The same tone is approached about technology, wondering all the time how is the relationship between a generation born with few resources and those ones who are born within electronic gadgets.

But undoubtedly the highlights are the last two episodes, which manages the difficult task of balancing both themes between seriousness and humor without turning them into tools for clichéd jokes, as it usually happens.

Chelsea confronts some disgusting individuals about racist matters respectfully. What she does do with those people is let them state their thoughts because their position neglecting any human rights existence becomes a huge rope around their own necks.

She realizes that the more they say the worse it gets and more embarrassing is for no one but themselves. The man who supports the barrier between United States and Mexico, comparing Mexicans to burglars and thieves (especially after claiming to have Mexican people in his family), or listening another one comparing black people to tractors, or a woman stating that there were good consequences with slavery, it's atrocious.
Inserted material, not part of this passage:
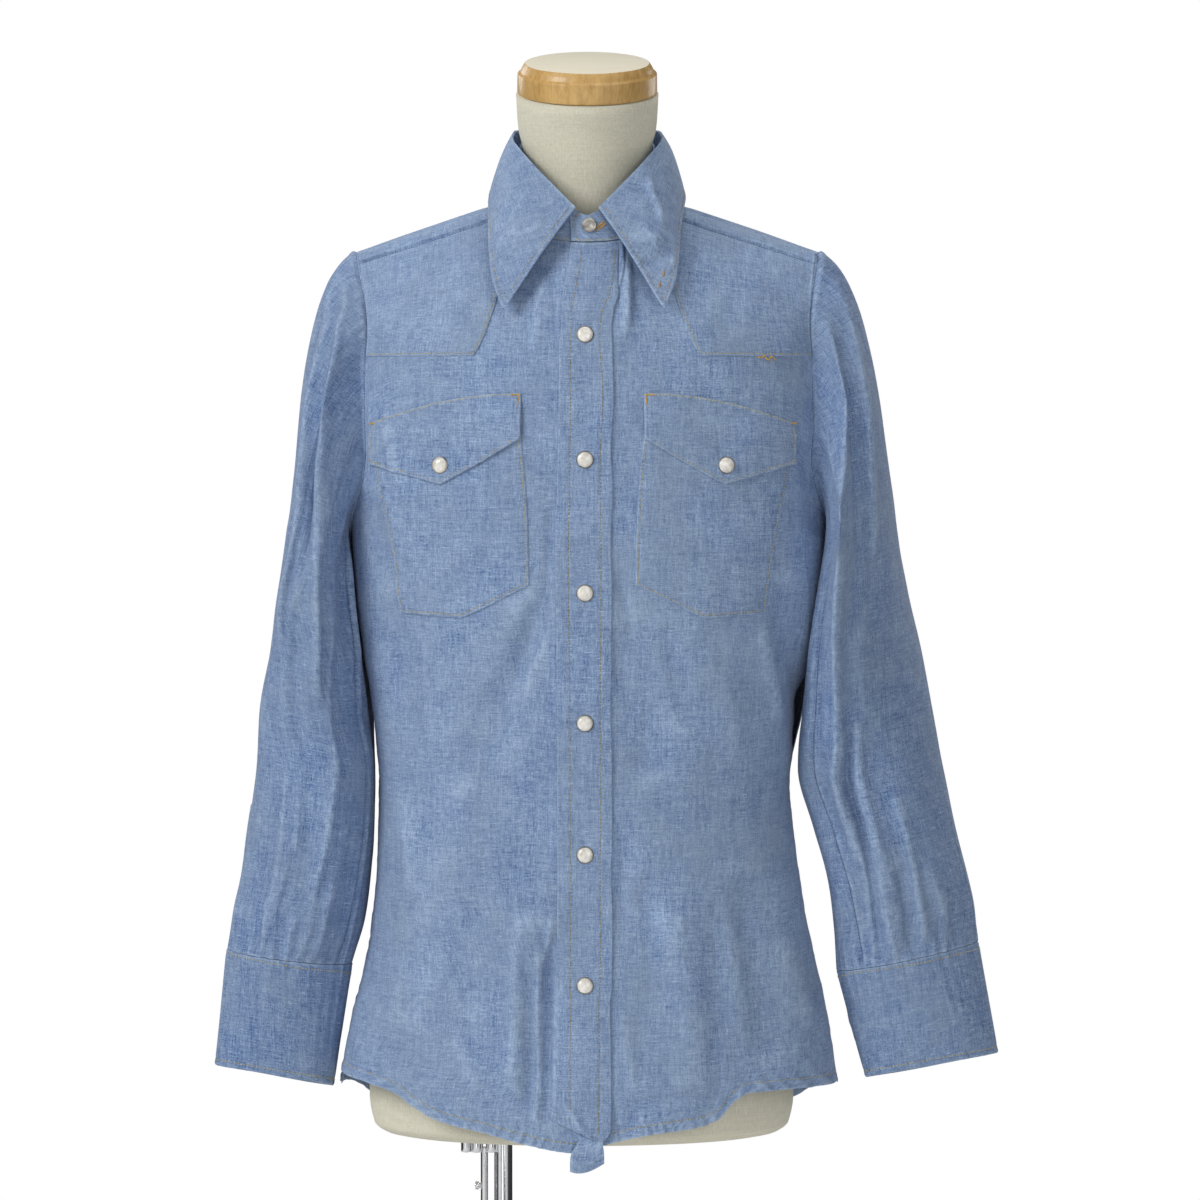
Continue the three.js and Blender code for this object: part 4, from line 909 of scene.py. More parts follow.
def hem_height(x, above, seed):
    """The turned hem: two layers, a sewn groove, and puckers that lean along it."""
    band = 0.45 * (1 - smooth(above, HEM_BAND - 1, HEM_BAND + 0.6))
    groove = -0.6 * bell(above - HEM_BAND + 1.5, 1.1)
    pucker = 1.9 * ripple(x + 0.6 * above, seed, 9) * bell(above, 11)
    return band + groove + pucker + 0.5 * ripple(x, seed + 1, 34) * np.exp(-above / 30)


def seam_height(along, away, seed, depth=0.5):
    """Beside a seam: a shallow groove, and a row of small puckers."""
    return -depth * bell(away, 1.2) + 0.32 * ripple(along, seed, 9) * mound(away - 3, 14)


def front_panel(side, inner):
    """A front from its inner edge, at a distance from the centre line, to the side seam and armhole."""
    low = share_at(side, "front", np.array(inner), np.array(float(UNDERARM)))
    across = spread(112, [0.002, 0.006, 0.01, 0.99, 0.994, 0.998])
    hem = hem_level(side, "front", lerp(low, 1, across))
    lower = hem + (UNDERARM - hem) * HEM_STEPS[:, None]
    upper = np.concatenate([ARM_LEVELS, DOME_LEVELS])[:, None] + 0 * across
    level = np.concatenate([lower, upper])
    share = lerp(share_at(side, "front", np.full_like(level, inner), level), 1, across)
    half = half_width(side, np.minimum(level, YOKE_RING))
    away = (1 - share) * half * EDGE_REACH
    height = hem_height(half * np.sin(share * np.pi / 2), level - hem, 11 + side)
    height = height + seam_height(level, away, 21 + side) * (level < UNDERARM + 120)
    height = height + 0.5 * mound(away - 7, 30) * ripple(level, 31 + side, 26)
    return facing(side, surface(side, "front", share, level, height)[0])[0]


front_right = Cloth("front_right", front_panel(-1, 2.5), level=len(HEM_STEPS), straight=-1)
front_left = Cloth("front_left", front_panel(1, 12.0), level=len(HEM_STEPS), straight=0)

# The back's columns from its left edge to its right one, and its yoke's seam, lowest in the middle.
back_share = spread(104, low=-1)[::-1]
from_middle = np.abs(back_share)
yoke_line = 1262 - 26 * (1 - from_middle) ** 1.6


def back_grid(levels, heights):
    """The back's surface at levels for each of its columns."""
    halves = [surface(side, "back", from_middle + 0 * levels, levels, heights)[0] for side in SIDES]
    return np.where((back_share < 0)[:, None], *halves)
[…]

At these moments Chelsea uses her sarcasm like knives cutting their throats and they don't even notice that. That's subtle, and that's what she does best.
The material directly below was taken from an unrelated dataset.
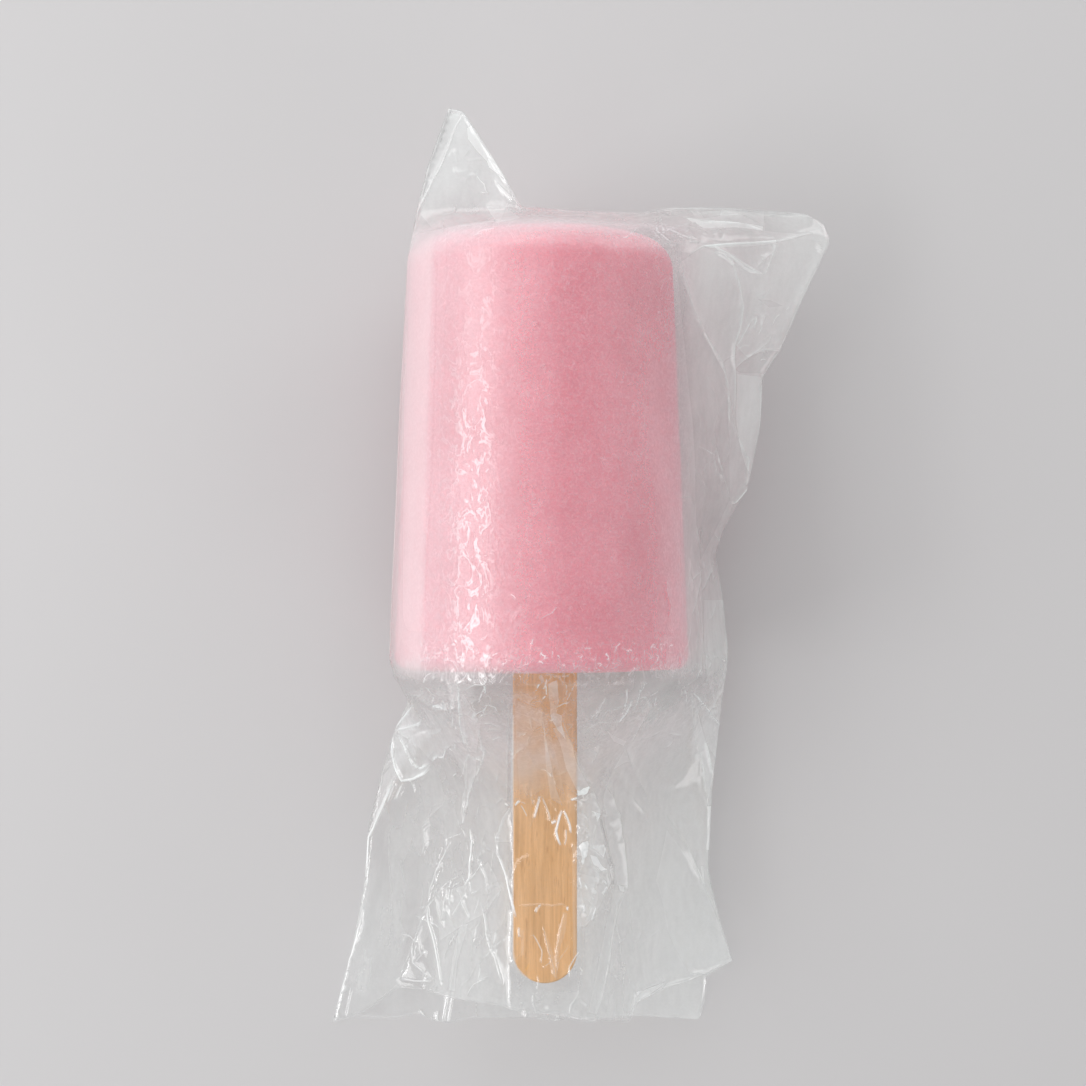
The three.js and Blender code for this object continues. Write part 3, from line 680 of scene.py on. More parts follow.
FRONT_FOLDS = [
    # far left corner
    Fold(0.1, 0.5, 1.2, 0.14, 0.7, 464, 113, 455, 128, 448, 148, 442, 164, 433, 180, 415, 216),
    Fold(0.34, 0.8, 0.5, 0.12, 0.6, 469, 122, 494, 156, 507, 181),
    Fold(0.16, 0.5, 0.5, 0.12, 0.6, 495, 181, 504, 190, 514, 201),
    Fold(0.2, 0.5, 0.9, 0.1, 0.5, 485, 206, 504, 208, 519, 217),
    Fold(0.14, 0.4, 0.5, 0.12, 0.6, 471, 238, 482, 231, 497, 228),
    # far right corner
    Fold(0.16, 0.5, 0.5, 0.1, 0.5, 684, 219, 704, 220, 734, 224, 763, 229),
    Fold(0.12, 0.5, 0.8, 0.08, 0.3, 688, 216, 712, 212, 735, 213, 763, 226),
    Fold(0.22, 0.6, 1.4, 0.16, 0.7, 688, 255, 703, 246, 742, 244, 776, 241, 814, 233),
    Fold(0.18, 0.5, 0.8, 0.12, 0.7, 712, 247, 732, 257, 747, 267, 764, 275),
    Fold(0.18, 0.7, 1.2, 0.1, 0.5, 731, 260, 739, 287, 742, 306, 739, 328, 734, 343, 733, 355, 734, 369,
        737, 417),
    Fold(0.18, 0.7, 1.2, 0.08, 0.35, 679, 256, 686, 283, 693, 309, 703, 330, 722, 362, 727, 384, 730, 415,
        736, 440),
    Fold(0.16, 0.6, 0.6, 0.08, 0.5, 776, 242, 773, 255, 764, 274),
    Fold(0.14, 0.5, 0.5, 0.08, 0.5, 749, 322, 742, 334, 736, 345),
    Fold(0.2, 0.6, 1.2, 0.06, 0.4, 735, 367, 745, 356, 762, 349, 780, 349),
    Fold(0.16, 0.4, 0.4, 0.12, 0.8, 655, 217, 657, 232, 671, 243),
    crease(0.5, 645, 213, 680, 208, 718, 209, 734, 213),
    crease(0.7, 642, 219, 646, 226, 652, 231, 660, 240),
    crease(0.6, 663, 225, 672, 229, 678, 236, 686, 241),
    crease(0.5, 714, 252, 724, 256, 734, 265),
    crease(0.4, 756, 268, 762, 261, 773, 252, 777, 243),
    crease(0.35, 738, 362, 752, 352, 766, 343, 772, 336),
    Fold(0.16, 0.4, 0.4, 0.12, 0.8, 660, 217, 664, 236),
    Fold(0.16, 0.4, 0.4, 0.12, 0.7, 664, 229, 694, 240),
    Fold(0.1, 0.4, 0.4, 0.1, 0.6, 817, 240, 822, 252, 826, 247),
    # right side
    Fold(0.4, 1, 0.6, 0.16, 0.8, 746, 484, 729, 503),
    Fold(0.26, 0.7, 0.9, 0.08, 0.4, 712, 440, 719, 458, 728, 501),
    Fold(0.24, 0.9, 0.9, 0.06, 0.3, 722, 380, 730, 405, 740, 438, 747, 457),
    Fold(0.22, 0.5, 0.5, 0.12, 0.6, 748, 456, 745, 484),
    crease(0.3, 694, 600, 698, 620, 700, 642),
    Fold(0.26, 0.7, 0.7, 0.08, 0.4, 713, 562, 700, 592),
    Fold(0.2, 0.8, 0.8, 0.05, 0.25, 700, 594, 702, 640, 699, 690),
    # mouth, left of the stick
    Fold(0.24, 0.5, 0.7, 0.18, 1, 394, 731, 393, 742, 393, 756, 395, 770, 401, 781, 413, 779, 424, 774,
        431, 765),
    Fold(0.18, 0.4, 0.5, 0.16, 1, 396, 733, 403, 746, 406, 756, 411, 765, 420, 769, 430, 764),
    Fold(0.12, 0.4, 0.4, 0.12, 0.8, 398, 733, 407, 749, 413, 759, 416, 766),
    Fold(0.12, 0.4, 0.4, 0.12, 0.5, 397, 731, 408, 740, 414, 750, 415, 757),
    Fold(0.2, 0.5, 0.5, 0.12, 0.9, 394, 730, 403, 719, 414, 705),
    Fold(0.14, 0.4, 0.4, 0.12, 0.8, 394, 731, 406, 728, 415, 725, 421, 721),
    Fold(0.14, 0.4, 0.4, 0.1, 0.7, 415, 729, 420, 722),
    Fold(0.18, 0.5, 0.6, 0.1, 0.7, 402, 784, 399, 792, 396, 800),
    Fold(0.14, 0.5, 0.6, 0.1, 0.6, 395, 783, 391, 793, 387, 803),
    Fold(0.2, 0.5, 0.6, 0.14, 1, 394, 776, 384, 803, 375, 822, 368, 838, 367, 860, 364, 885, 362, 902,
        364, 912),
    Fold(0.2, 0.5, 0.6, 0.14, 1, 364, 910, 361, 925, 357, 940, 352, 955, 345, 970, 341, 986, 336, 1004,
        332, 1019),
    Fold(0.22, 0.5, 1, 0.12, 0.75, 457, 680, 459, 694, 460, 712, 462, 725, 465, 735, 468, 749),
    Fold(0.14, 0.4, 0.6, 0.1, 0.45, 461, 694, 467, 703, 475, 711, 478, 718, 482, 723),
    crease(0.6, 472, 699, 474, 706, 478, 714),
    crease(0.45, 462, 727, 468, 733, 470, 745, 475, 751),
    crease(0.7, 478, 750, 481, 747, 485, 748, 485, 755, 482, 764, 479, 772, 474, 778),
    crease(0.9, 476, 758, 483, 758),
    Fold(0.24, 0.4, 0.8, 0.14, 0.7, 474, 776, 473, 786, 470, 792, 468, 805, 465, 814),
    Fold(0.26, 0.9, 0.9, 0.1, 0.3, 469, 754, 468, 775, 466, 795, 463, 812, 463, 824),
    crease(0.9, 448, 744, 452, 748, 455, 750),
    crease(0.8, 455, 750, 457, 745, 458, 741),
    crease(0.8, 431, 762, 437, 757, 444, 757, 446, 750, 447, 744),
    crease(0.9, 455, 724, 459, 728),
    crease(0.6, 457, 817, 460, 826, 464, 831, 466, 838),
    crease(0.5, 509, 810, 503, 820, 499, 832, 494, 842),
    crease(0.7, 505, 802, 510, 806),
    Fold(0.2, 0.5, 0.5, 0.18, 1, 470, 827, 473, 841, 471, 859, 469, 878, 463, 889),
    Fold(0.16, 0.5, 0.5, 0.12, 0.6, 473, 852, 479, 866, 484, 880, 486, 896),
    Fold(0.16, 0.5, 0.5, 0.16, 1, 493, 850, 498, 859, 505, 876, 511, 897, 516, 918),
    Fold(0.18, 0.5, 0.5, 0.1, 0.6, 452, 839, 442, 862, 433, 887, 429, 904),
    Fold(0.2, 0.5, 0.9, 0.18, 0.9, 429, 904, 431, 925, 434, 940, 440, 987),
    Fold(0.24, 1.2, 0.7, 0.06, 0.3, 427, 911, 415, 941, 400, 978),
    Fold(0.18, 0.5, 1, 0.08, 0.6, 400, 978, 414, 981, 431, 981),
    Fold(0.2, 0.7, 0.7, 0.12, 0.6, 414, 943, 413, 963, 430, 979),
    Fold(0.22, 0.6, 0.9, 0.16, 0.8, 478, 902, 484, 917, 490, 943, 497, 958, 503, 985),
    Fold(0.18, 0.6, 0.6, 0.1, 0.5, 437, 897, 444, 929),
    Fold(0.18, 0.6, 0.6, 0.1, 0.5, 449, 890, 443, 922),
    Fold(0.18, 0.6, 0.6, 0.12, 0.6, 461, 902, 468, 919),
    Fold(0.18, 0.7, 0.7, 0.12, 0.6, 466, 892, 451, 918),
    Fold(0.16, 0.6, 0.6, 0.1, 0.5, 498, 892, 484, 913),
    Fold(0.3, 1.4, 1.4, 0.04, 0.2, 462, 925, 456, 960, 452, 992),
    Fold(0.16, 0.6, 0.6, 0.12, 0.9, 431, 706, 444, 709),
    Fold(0.16, 0.6, 0.6, 0.12, 0.9, 440, 702, 446, 711),
    # on the stick
    Fold(0.16, 0.5, 0.6, 0.06, 0.25, 548, 684, 549, 704, 551, 716, 558, 730, 561, 740),
    Fold(0.18, 0.4, 0.6, 0.08, 0.45, 562, 714, 566, 730, 573, 748, 579, 764, 590, 785),
    crease(0.3, 542, 705, 543, 722, 546, 738, 549, 756),
    crease(0.25, 509, 704, 508, 750, 508, 800),
    crease(0.9, 514, 806, 517, 803, 520, 799),
    crease(0.8, 540, 796, 538, 804, 536, 812, 534, 819),
    crease(0.5, 541, 796, 546, 806, 549, 814, 551, 822),
    Fold(0.16, 0.4, 0.4, 0.14, 0.95, 563, 809, 560, 815, 558, 823, 556, 831, 558, 839, 561, 846),
    Fold(0.14, 0.4, 0.4, 0.12, 0.8, 563, 809, 567, 817, 570, 825, 571, 834),
    crease(0.9, 551, 823, 557, 821),
    crease(0.25, 517, 906, 530, 905, 540, 904, 552, 906, 563, 904, 568, 908),
    crease(0.7, 541, 904, 537, 908, 535, 913),
    crease(0.9, 567, 905, 568, 911),
    crease(0.6, 519, 926, 519, 938),
    crease(0.35, 543, 925, 546, 940, 549, 952, 553, 965, 556, 979),
    crease(0.25, 565, 912, 561, 930, 558, 946, 557, 962, 556, 977),
    Fold(0, 0.3, 0.3, 0.04, 0.5, 513, 712, 512, 760, 513, 860, 513, 950, 516, 966, 524, 978),
    # mouth, right of the stick
    Fold(0.5, 1.2, 1.6, 0.06, 0.4, 600, 778, 608, 790, 612, 800, 615, 815, 622, 850, 628, 880, 629, 890),
    Fold(0.3, 0.6, 0.8, 0.06, 0.12, 599, 815, 602, 830, 606, 845, 609, 858, 613, 875, 615, 886),
    crease(0.5, 602, 866, 607, 876, 610, 884, 615, 888),
    Fold(0.3, 0.6, 1.4, 0.14, 0.65, 626, 891, 618, 904, 615, 922, 611, 940, 607, 963, 594, 1016),
    Fold(0.2, 0.8, 0.8, 0.05, 0.25, 629, 892, 630, 915, 631, 945),
    crease(0.8, 575, 794, 584, 792, 587, 788, 589, 784),
    crease(0.6, 576, 787, 582, 790, 586, 792),
    crease(0.9, 570, 800, 574, 798, 578, 796),
    crease(0.45, 589, 787, 592, 797, 596, 808, 599, 817),
    crease(0.6, 581, 811, 583, 818, 586, 826),
    crease(0.9, 591, 812, 595, 816, 598, 823),
    crease(0.6, 597, 825, 595, 831, 594, 837),
    crease(0.9, 586, 841, 585, 852, 584, 865),
    crease(0.9, 588, 846, 597, 846, 606, 845),
    crease(1, 605, 846, 605, 852, 603, 858),
    crease(0.8, 589, 848, 596, 852, 603, 858),
    crease(1, 599, 881, 604, 882, 608, 885),
    crease(1, 608, 886, 605, 890, 603, 894),
    crease(0.8, 579, 876, 580, 882, 582, 888),
    crease(1, 584, 883, 588, 890),
    crease(0.6, 590, 889, 597, 892),
    crease(1, 591, 896, 593, 900),
    crease(0.9, 581, 903, 582, 913),
    crease(1, 596, 906, 593, 913, 590, 921),
    crease(0.6, 592, 905, 588, 914, 586, 921),
    Fold(0.24, 0.6, 0.8, 0.1, 0.5, 607, 696, 593, 721),
    Fold(0.26, 0.5, 0.7, 0.16, 0.8, 632, 698, 624, 712, 616, 721),
    Fold(0.22, 0.5, 0.5, 0.12, 0.6, 646, 696, 650, 705, 658, 702),
    Fold(0.26, 0.6, 0.7, 0.1, 0.5, 646, 711, 631, 738, 625, 744),
    Fold(0.36, 1, 1.4, 0.05, 0.25, 624, 748, 636, 776, 648, 802),
    Fold(0.3, 1.2, 1.2, 0.04, 0.2, 614, 767, 632, 800, 648, 820),
    Fold(0.22, 0.5, 1.2, 0.08, 0.55, 690, 690, 691, 715, 694, 730, 697, 746, 702, 762, 704, 790, 708, 808),
    Fold(0.22, 0.5, 0.6, 0.14, 0.85, 689, 689, 700, 701, 712, 717, 722, 728),
    crease(0.5, 706, 740, 709, 757, 713, 776),
    Fold(0.24, 0.6, 0.6, 0.14, 0.9, 707, 804, 708, 830, 708, 850),
    Fold(0.4, 1.4, 2.4, 0.08, 0.35, 667, 814, 684, 846, 695, 868, 704, 887, 721, 924, 732, 960),
    crease(0.7, 694, 866, 699, 876, 704, 887),
    Fold(0.2, 0.6, 1.6, 0.1, 0.5, 689, 974, 711, 971, 732, 963),
    Fold(0.6, 0.9, 1.2, 0.12, 0.6, 668, 981, 645, 987, 633, 995, 626, 1015),
    Fold(0.3, 0.5, 0.6, 0.12, 0.6, 653, 992, 639, 999, 638, 1015),
]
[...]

When talking about drugs, that may sound apologetic, but on the contrary, she proves to be a person who is fully aware of what they are and how her body reacts to them. Her intention is to enlighten its use in the matter of recreational or experimental purposes. That's what she does when undergoing a spiritual session with ayahuaska, or when mixing some other drugs under professional supervision. She wants her reactions to be recorded so we can witness that the indiscriminate and uninformed use of drugs is extremely dangerous.

The episodes have an interesting progression. At first seems that she is just a self centered celebrity who likes to talk about her achievements to preserve the identity of a wealthy influential successful woman who suddenly decided to take herself seriously.
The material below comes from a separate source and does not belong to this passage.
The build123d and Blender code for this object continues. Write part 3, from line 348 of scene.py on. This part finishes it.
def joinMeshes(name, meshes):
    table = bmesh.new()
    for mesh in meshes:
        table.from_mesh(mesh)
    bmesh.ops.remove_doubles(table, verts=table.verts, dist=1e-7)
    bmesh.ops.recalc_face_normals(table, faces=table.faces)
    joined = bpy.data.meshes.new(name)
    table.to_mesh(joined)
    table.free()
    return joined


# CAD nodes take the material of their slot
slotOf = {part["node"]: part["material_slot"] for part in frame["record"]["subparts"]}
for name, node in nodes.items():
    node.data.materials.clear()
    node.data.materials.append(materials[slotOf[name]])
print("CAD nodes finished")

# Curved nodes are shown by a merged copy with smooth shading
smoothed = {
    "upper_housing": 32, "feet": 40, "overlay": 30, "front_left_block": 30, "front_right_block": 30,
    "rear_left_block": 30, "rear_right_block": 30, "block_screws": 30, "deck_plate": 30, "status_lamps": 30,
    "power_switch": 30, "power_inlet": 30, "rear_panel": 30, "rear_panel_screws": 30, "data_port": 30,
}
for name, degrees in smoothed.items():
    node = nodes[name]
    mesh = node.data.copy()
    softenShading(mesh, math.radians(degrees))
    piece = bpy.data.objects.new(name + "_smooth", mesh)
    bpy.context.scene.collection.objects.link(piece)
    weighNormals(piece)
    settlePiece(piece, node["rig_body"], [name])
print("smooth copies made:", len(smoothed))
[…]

The series starts with themes that seems unimportant but suddenly it proves to be completely the opposite when socio-cultural complexities comes to surface. It becomes obvious how her consciousness about things and herself also changes and improves during the process, like when she is with a group of social representatives in the third episode, and one states that her jokes can be racist even when she believes it's not. Their point makes her finally understand how unaware she was about it and that those jokes actually can still hurt people, races and cultures when analyzed through a wider scope. That is truly the turning point of the series, because from that on Chelsea goes away from her celebrity persona and approaches herself closer to an ordinary human being that lives in a culture so absorbed by racism and prejudice that cannot even notice when it happens. And that's when her perception about things change. That's when our first impression of the show becomes an incredible part of her whole maturity process.

And with the last episode she ends this important modifying path with perfection, finally expressing her fragility, undressing herself emotionally in a way she has never done before and never allowed herself to. For several moments we laugh a lot, but we also feel extremely moved. Chelsea knew how to choose the right people to talk about important issues by the easiest and most affordable way as possible. Either with humor or without it, above all with balance and focus.

It's not a documentary per excellence because it's clear that it is divided between situations created to help an entertainment development at the same it uses real situations to clearly justify the proposed themes. Regardless, it's an important show, especially in a time when instead of moving forward, we are going backwards on ideas and collective thoughts. Chelsea actually becomes a projection of ourselves, of those ones who need to analyze their relationship with the world.